The post-intermission portion opened with Century strolling into the room with his accordion in a somber state. Dream, written in 1948 by John Cage, had an entranced mood to it, a generally flat sound landscape, a legato articulation, as one would imagine a dream during restful sleep to be. Perambulating through the audience seating, pausing every few strides for a long while such that he walked around the audience once, Century seemed to temporarily give his attention to each audience member as he passed. As he reappeared at the front of the stage, the song died out and Century was joined by graduate student Ryan Ross Smith.

Smith and Century then performed the piano duet Interval, from For Times to Come, an experimental Karlheinz Stockhausen piece from his short involvement with the thought school of intuitive music, in which compositions are scored with text instructions, rather than with musical notation. Some instructions include “play single notes at irregular time-intervals, durations, and intensities.” “Each time one of your attacks coincides with an attack of the other player, transpose it somewhat in the direction of the hands of the other until your hands are superimposed.” The two performed blind in a seemingly random call and response. The set of instructions dictates that when some unlikely events occur, the song is to change and at some point an instruction to end the song is given. Century and Smith then began to hum the note of the other player and eventually ceased using the piano, only humming. The two, both still blind, at separate times, left the piano bench and wandered into disparate corners of the room, still humming the interval they had ended using. This portion of the concert presented a dramatic contrast to the Bach pieces of the first half; Bach’s pieces had much precision and order to them, all technically perfect musical ideas performed now exactly as they were almost 300 years ago, the opposite of the extreme randomness of Stockhausen’s piece.
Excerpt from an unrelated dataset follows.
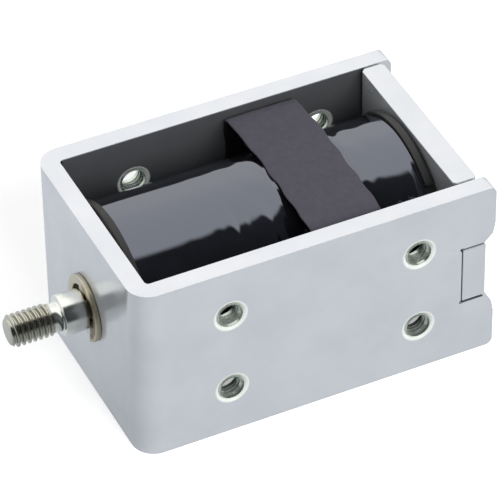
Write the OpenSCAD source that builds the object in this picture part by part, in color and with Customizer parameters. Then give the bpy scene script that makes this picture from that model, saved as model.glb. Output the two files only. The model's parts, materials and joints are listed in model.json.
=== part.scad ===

The post-intermission section neared completion with Morton Feldman’s Palais de Mari of 1986, which consisted of very short one to three note bursts of sound at random intervals, then stretched using pedaling to echo and ring through the hall, ranging from a quarter second to a few seconds in between key strikes, for the duration of approximately 25 minutes. Written less than a year before Feldman’s death, the piece was declared by Feldman to be one of “mourning.” Feldman and Cage were both pioneers of the indeterminacy movement in music, which created pieces that allowed for large variation in interpretation between performances through random elements specified in the composition, such as the written word directions of Cage’s Interval. Century concluded the evening by abruptly changing the mood, returning to the highly structured music of Bach with Adagio from Organ Toccata BWV 564, a lively piece of approximately 90 seconds in duration.

Despite the sometimes abrupt changes in mood, flavor, and character of music between songs, and as ridiculous as it may appear to one who didn’t attend the performance, Bach seemed to fit decently within the rather absurd collection containing modern, experimental pieces that challenged commonly accepted definitions of music. The assertion that Bach is everyone’s contemporary was at least evidenced, though not incontrovertibly vindicated. This performance was certainly a great trial of that seemingly self-contradictory statement. To his credit, such a trial demanded great mental stamina and versatility in the musical style of Century. The concept of defending a thesis through a musical performance is befitting of a tenured professor of music, one that added another level of depth to the performance.